Чосер считал своим шедевром «Троила и Крессиду», одну из малочисленных больших великих поэм на английском языке, которую тем не менее сейчас читают редко — по сравнению с «Кентерберийскими рассказами», сочинением безусловно более самобытным и каноническим. Возможно, Чосер недооценивал самое поразительное свое достижение именно вследствие его самобытности, но что-то во мне яростно протестует против этого допущения. Сочинение это не завершено и с формальной точки зрения состоит из огромных фрагментов; но, когда его читаешь, оно как-то не производит впечатления незавершенного. Может быть, это одна из тех книг, которые их авторы даже не надеются окончить, потому что эти книги и их жизни становятся одним целым. Образ жизни как паломничества — не в Иерусалим, но на последний суд — сливается у Чосера с сюжетообразующим паломничеством в Кентербери, во время которого тридцать паломников рассказывают истории. При этом его поэма — вещь чрезвычайно светская и почти сплошь ироническая.

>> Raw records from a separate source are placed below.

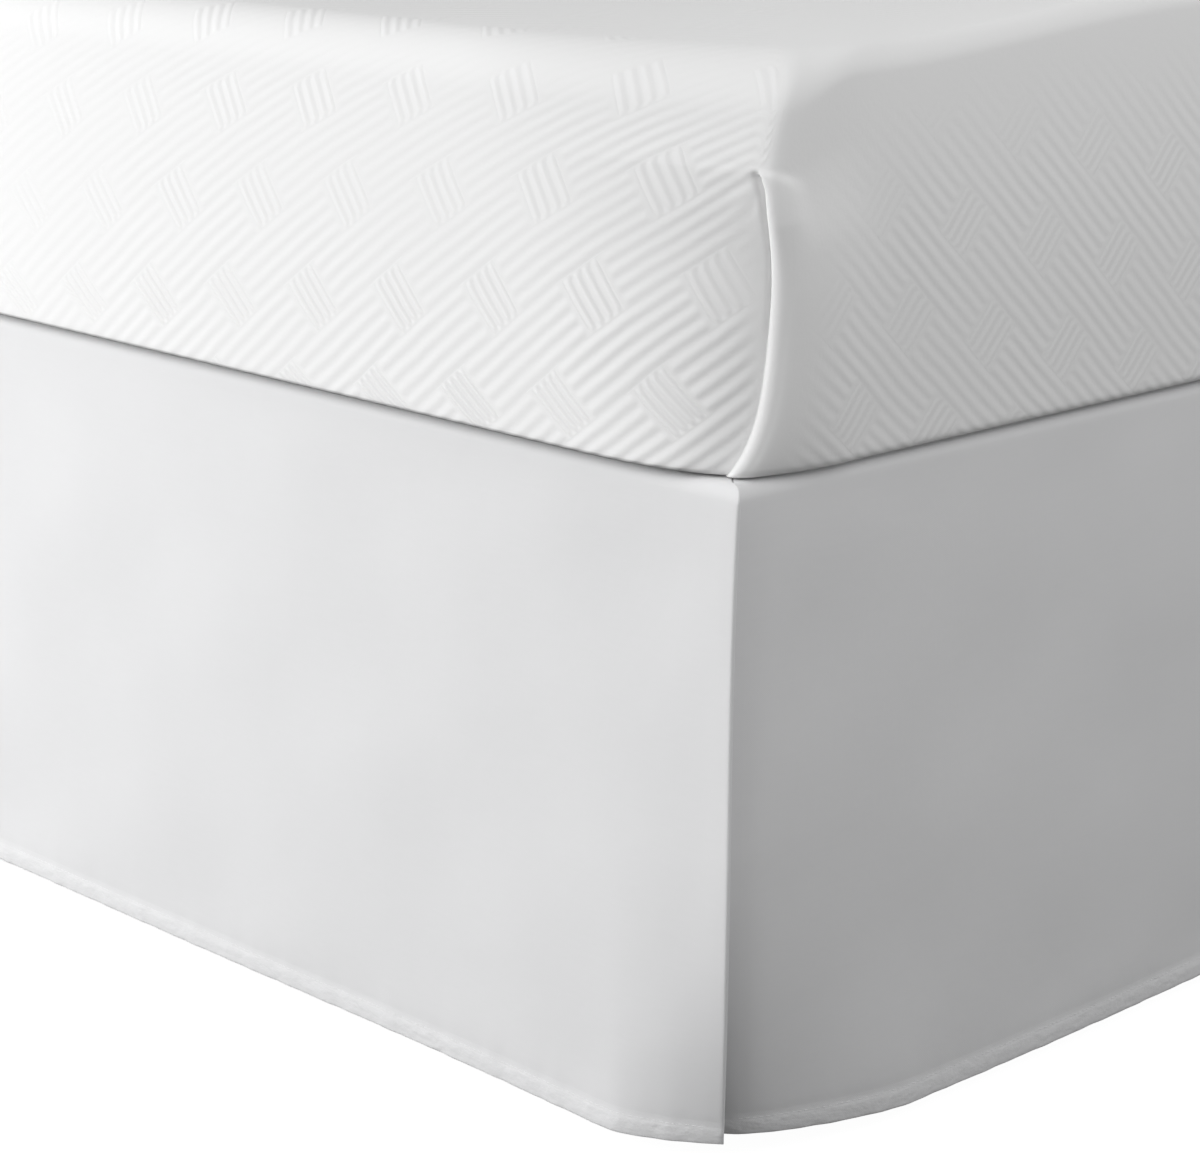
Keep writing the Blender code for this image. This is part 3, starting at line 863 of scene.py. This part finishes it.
class Finish:
    """A material's nodes. Its methods add nodes, and most return the new one's output."""

    def __init__(self, name, colour, roughness, sheen=0.0):
        self.material = bpy.data.materials.new(name)
        self.material.use_nodes = True
        self.tree = self.material.node_tree
        self.shade("Base Color", (*colour, 1.0))
        self.shade("Roughness", roughness)
        self.shade("Sheen Weight", sheen)
        self.shade("Sheen Roughness", 0.5)
        self.normal = None

    def shade(self, socket, value):
        feed(self.tree, self.tree.nodes["Principled BSDF"], {socket: value})

    def node(self, kind, inputs=None, **settings):
        return add_node(self.tree, kind, inputs or {}, **settings).outputs

    def math(self, operation, *values):
        return self.node("ShaderNodeMath", dict(enumerate(values)), operation=operation)[0]

    def times(self, first, second):
        return self.math("MULTIPLY", first, second)

    def cloth_place(self):
        return self.node("ShaderNodeUVMap", uv_map="cloth")["UV"]

    def object_place(self):
        return self.node("ShaderNodeTexCoord")["Object"]

    def split(self, vector):
        return self.node("ShaderNodeSeparateXYZ", {0: vector})

    def share(self, name):
        """One of the shares that the mesh holds for each point."""
        return self.node("ShaderNodeAttribute", attribute_name=name)["Fac"]

    def noise(self, place, scale, detail=2.0, stretch=None):
        if stretch is not None:
            place = self.node("ShaderNodeMapping", {"Vector": place, "Scale": stretch})[0]
        inputs = {"Vector": place, "Scale": scale, "Detail": detail}
        return self.node("ShaderNodeTexNoise", inputs)["Fac"]

    def blend(self, share, first, second):
        inputs = {"Factor": share, 6: first, 7: second}
        return self.node("ShaderNodeMix", inputs, data_type="RGBA")[2]

    def bump(self, height, distance, strength=1.0):
        """Adds relief of that height in metres, on top of what the material has."""
        inputs = {"Strength": strength, "Distance": distance, "Height": height}
        if self.normal is not None:
            inputs["Normal"] = self.normal
        self.normal = self.node("ShaderNodeBump", inputs)[0]
        self.shade("Normal", self.normal)


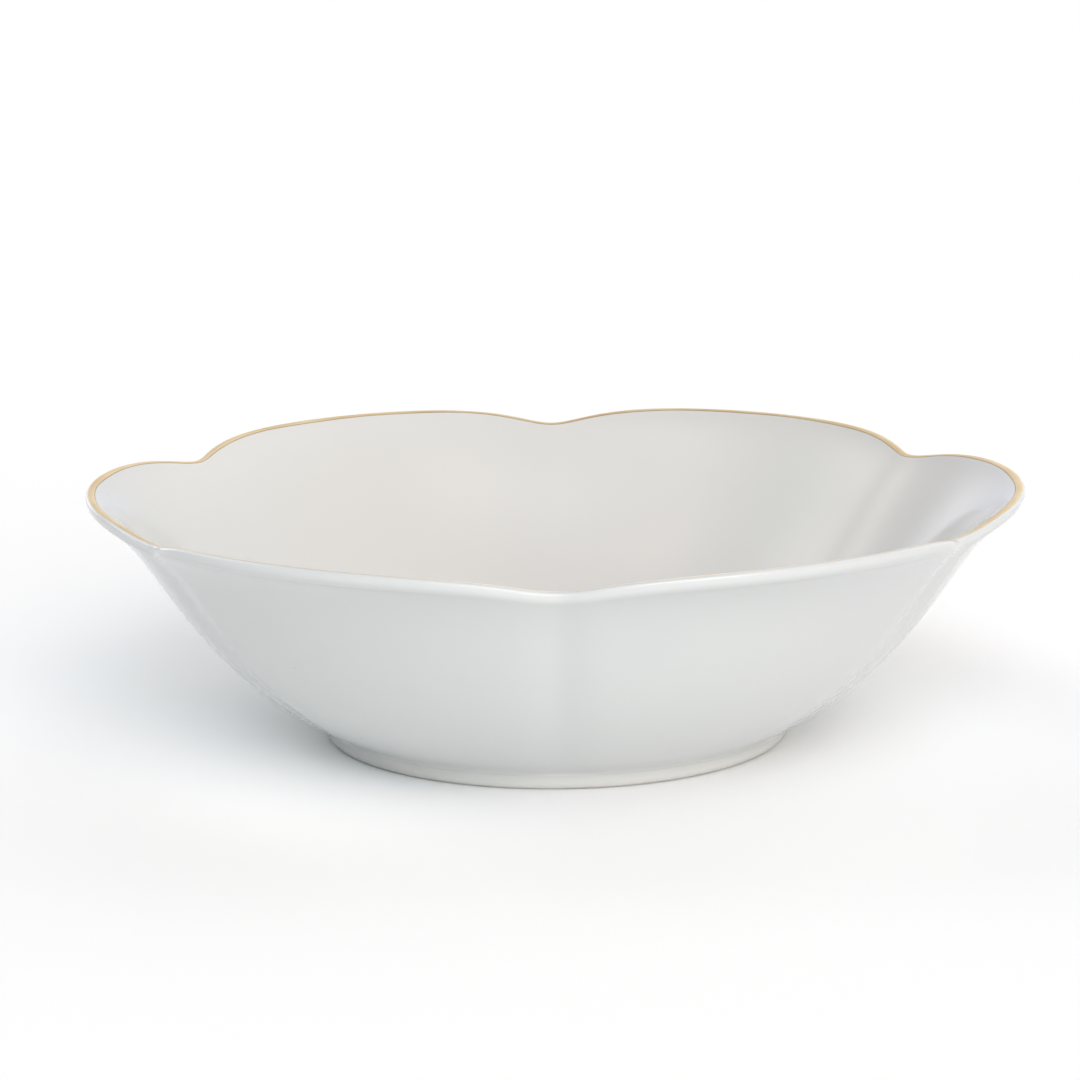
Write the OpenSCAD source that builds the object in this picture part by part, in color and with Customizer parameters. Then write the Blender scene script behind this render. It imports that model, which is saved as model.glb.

Повествователь — сам Чосер, доведенный до состояния святой простоты: он оживлен, бесконечно добродушен, верит всему, что говорят, и обладает удивительной способностью восхищаться даже теми ужасными свойствами, что проявляют некоторые из его двадцати девяти спутников. Э. Тэлбот Дональдсон, самый умудренный и гуманный из писавших о Чосере, подчеркивает, что Чосер-паломник, как правило, «не сознает значения того, что видит — как бы ясно он это ни видел» и при этом постоянно выражает «добродушное восхищение умелым воровством». Возможно, Чосер-паломник — это не столько Лемюэль Гулливер (как считает Дональдсон), сколько не самая добрая пародия на пилигрима Данте, яростного, категоричного, зачастую снедаемого ненавистью — апокалиптического нравоучителя, который, как правило, более чем сознает значение того, что он видит с такой ужасающей ясностью. Столь тонко подшутить над поэтом, чья творческая спесь, без сомнения, отталкивала автора «Дома славы», — ирония совершенно чосеровская.
Настоящий Чосер, комический иронист, управляющий внешне невыразительным паломником, выказывает отстраненность и почти шекспировскую приимчивую беспристрастность — насколько вообще можно судить о взглядах Шекспира. Обоим поэтам отстраненность помогает создать искусство умолчания: мы часто затрудняемся объяснить, почему, описывая каждого по отдельности, Чосер-паломник припоминает одни детали и забывает или опускает другие. В случае двух наиболее интересных персонажей, Батской ткачихи и Продавца индульгенций (далее — Продавца), это искусство избирательной памяти дает Шекспиров отзвук. Ховард проницательно замечает, что Чосер пошел дальше Боккаччо, поняв, что «рассказ каждого может многое рассказать о том, кто его рассказывает», и таким образом — допустим — заполнить иные из лакун, оставленных Чосером-паломником. Мы должны — по крайней мере, иногда — верить рассказу, а не рассказчику, особенно когда рассказчик столь впечатляющ, как Батская ткачиха или Продавец. Но, разумеется, Чосер-паломник даже более впечатляющ, чем они, поскольку мы не можем знать наверняка, так ли он наивен, как явно хочет казаться. Некоторые исследователи утверждают, что повествователь пугающе искушен, что он на самом деле Чосер-поэт, скрывающийся от своих спутников за коварной невыразительностью и ничего не упускающий из виду.
Думаю, чтобы читать ирониста столь же последовательного и пленительного, как Чосер, нужно вернуться назад, к Яхвисту, или забежать вперед, к Джонатану Свифту. Одна из моих любимых нападок на «Книгу J» — вопрос одного библеиста: «Отчего профессор Блум полагает, что три тысячи лет назад существовала ирония?» Чосер — не Священное писание, поэтому ученым проще признать непростую истину: у столь универсального рассказчика, как автор «Кентерберийских рассказов», редко встретишь неиронический пассаж. Возможно, законный литературный родитель Чосера — Яхвист, а его законное чадо — Джейн Остен. Три этих автора сделали иронию главным своим инструментом постижения и созидания — и читатель вынужден самостоятельно постигать, что же они такое создали. В отличие от свирепой иронии Свифта, разъедающей все и вся, ирония Чосера редко бывает негуманной, хотя порочность Продавца и вызывает у нас некоторые сомнения в этом, а едва ли не каждый из тех, кто вроде бы совершает паломничество, на самом деле, как выясняется, никакой не паломник. «Честный Яго», жуткий рефрен «Отелло»[138], — это чосеровская ирония, и Шекспир наверняка это понимал. Прямой предок «честного Яго» — «добрый Продавец»[139]. Джил Мэнн — лучшего анализа иронии у Чосера, чем у нее, я не встречал — объясняет неоднозначность этой иронии через ее подвижность, через постоянную комическую смену взгляда на мир, последовательно не дающую нам возможности вынести моральное суждение, так как внутри одной иллюзии кроется другая. Это возвращает меня к гипотезе о том, что Чосерова ирония — это реакция на надменную пророческую позу Данте.